Le seul rival que je lui voyais était le Concertgebouw : Eduard Van Beinum y avait fondé une tradition de la fluidité qui magnifiait les architectures, Bernard Haitink l’y avait suivi, et Eugen Jochum lui-même était venu souvent à Amsterdam pour animer ce vaisseau de lumières sonores. Harnoncourt y traquera ses obsessions d’une musique qui parle, sans toujours que l’orchestre lui fasse écho.
Et voici qu’aujourd’hui Mariss Jansons retrouve le fluide magique et anime à nouveau cet incroyable orchestre-orgue. Car Bruckner selon le Concertgebouw n’attaque jamais, il rayonne, se colore, dresse des colonnes de son, étend des paysages d’harmonies.

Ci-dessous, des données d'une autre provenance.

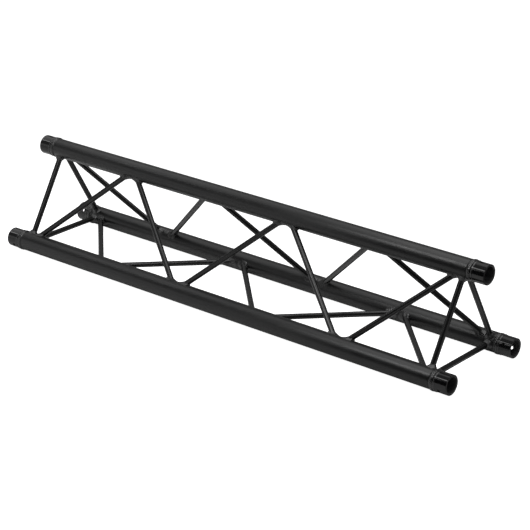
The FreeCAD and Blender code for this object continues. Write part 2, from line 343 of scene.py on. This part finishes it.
def make_brace(node, first, second, x, other_x):
    """A round bar between two chords: rings round its axis, each end cut to the chord's round.

    A line at each angle runs from where it meets one chord's wall to where it meets the other's,
    a little inside the wall, and each end draws in towards the brace's own axis.
    """
    foot = Foot(first, second, x, other_x)
    far = Foot(second, first, other_x, x)
    steps, rings = 64, 12
    angle = full_turn(steps)
    length = np.linalg.norm(far.place - foot.place)
    wall = CHORD_RADIUS - SUNK
    near_end = foot.meets(angle, BRACE_RADIUS, wall)
    turned = np.arctan2(foot.outward(angle) @ far.normal, foot.outward(angle) @ far.blunt)
    far_end = length - far.meets(turned, BRACE_RADIUS, wall)
    rows = [foot.on_brace(angle, BRACE_CORE, np.full(steps, near_end.mean()))]
    for share in np.linspace(0, 1, rings):
        rows.append(foot.on_brace(angle, BRACE_RADIUS, near_end + share * (far_end - near_end)))
    rows.append(foot.on_brace(angle, BRACE_CORE, np.full(steps, far_end.mean())))
    faces = grid_faces(len(rows), steps, False, True)
    piece(f"{node}_tube", np.concatenate(rows), faces, BRACE_COAT, node)


# ---- welds -------------------------------------------------------------------------------------

def dimes(arc, across, pitch, depth):
    """Ripples of a weld: round ridges a pitch apart along the bead, bowed across it.

    Their height is the depth times the size of a sine wave along the bead, less its mean. The
    wave lags by the square of the distance from the bead's middle.
    """
    bow = RIPPLE_BOW * (across * 2 - 1) ** 2
    phase = math.pi * (arc / pitch + bow)
    return depth * (np.abs(np.sin(phase)) - RIPPLE_MEAN)


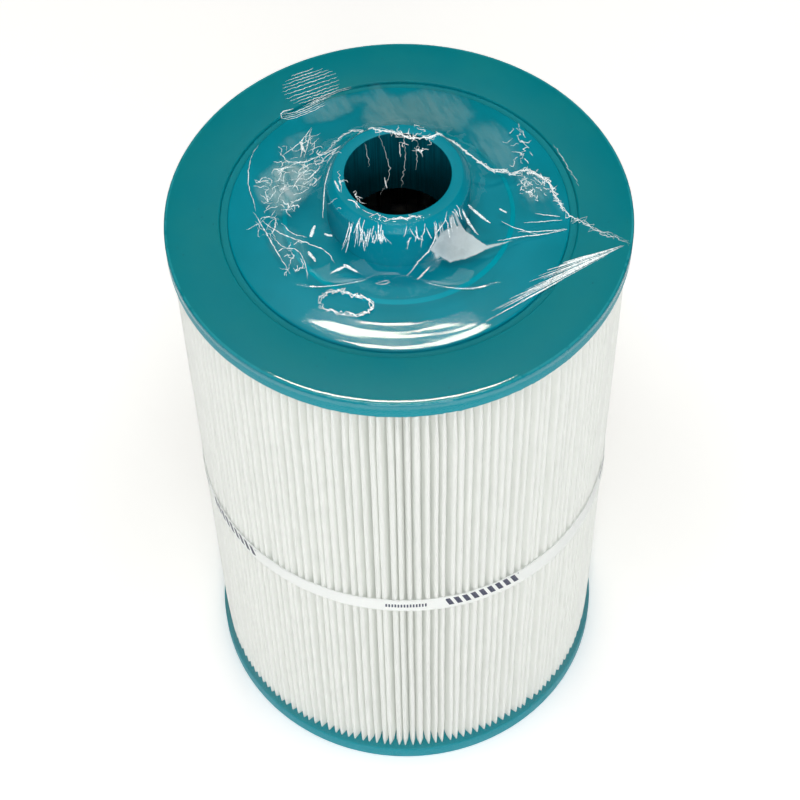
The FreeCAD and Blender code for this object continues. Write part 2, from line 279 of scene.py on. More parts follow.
@dataclass(frozen=True)
class CastUrethane:
    """Poured urethane of the end caps: deep teal and faintly mottled, with whitish scuffs on its side wall;
    the side wall is painted lighter (painted light), the top edge has a painted highlight and the pits are
    painted darker (painted shade).
    """

    rim_radius: float
    face_level: float
    face: Colour = (0.0, 0.270, 0.335)
    back: Colour = (0.004, 0.280, 0.330)
    # lighter than the face: painted light where the front lamps fall on the side wall
    wall: Colour = (0.0, 0.310, 0.385)
    # whitish scuffs on the side wall, and the colour of the painted highlight along the top edge
    scuff_and_highlight: Colour = (0.03, 0.42, 0.50)

    def material(self) -> bpy.types.Material:
        """Builds the finish."""
        g = Graph("cast_urethane")
        x, y, z = g.place()
        where = g.vector(x, y, z)
        around = (x * x + y * y) ** 0.5
        mottle = g.noise(where, 0.035, 3.0, 0.6)
        grain = g.noise(where, 1.6, 3.0, 0.6)
        pits = g.cells(where, 0.22, "F1").step(0.10, 0.05) * g.noise(where, 0.05).step(0.5, 0.62)
        on_wall = (around - self.rim_radius).step(-1.1, -0.2)
        skid = g.noise(g.vector(x * 0.5, y * 0.5, z * 1.6), 0.5, 5.0, 0.7).step(0.50, 0.72)
        # A thin band just inside the top edge, broken up by noise: a painted highlight where the rounded edge
        # catches the light.
        edge = (around - self.rim_radius + 0.9).within(-0.25, 0.45, 0.3)
        painted_light = edge * (z - self.face_level).step(-1.4, -0.4) * g.noise(where, 0.25).step(0.3, 0.5)
        tint = g.mix(mottle.step(0.35, 0.7), self.face, self.back)
        # The side wall takes the lighter wall colour, painted light, with whitish scuffs mixed in.
        tint = g.mix(on_wall, tint, g.mix(skid * 0.35, self.wall, self.scuff_and_highlight))
        tint = g.mix(painted_light * 0.75, tint, self.scuff_and_highlight)
        # The pits are painted darker: painted shade in them.
        tint = g.mix(pits * 0.6, tint, (0.0, 0.06, 0.075))
        rough = mottle * 0.12 + grain * 0.10 + on_wall * 0.12 + 0.26
        height = grain * 0.25 + mottle * 0.9 - pits * 0.8
        bent = g.bump(height, 0.35, 0.12)
        return g.finish(Base_Color=tint, Roughness=rough, Normal=bent, Specular_IOR_Level=0.1)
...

Les effets qu’en obtient Mariss Jansons confinent au surnaturel : la 6e Symphonie se déploie comme un organisme vivant, modèle l’espace sonore, emplit le temps jusqu’à l’abolir. Littéralement, les barres de mesure n’existent plus. Et le lyrisme dans tout cela ? Le chant éperdu qui est la raison d’être de la grande symphonie de quatuor qu’est la 7e aura rarement résonné avec cette évidence : les phrasés en sont infinis, comme seuls Eugen Jochum, Sergiu Celibidache et Günter Wand, les premiers modelant le temps, le troisième le brisant, ont su jusque-là les faire entendre.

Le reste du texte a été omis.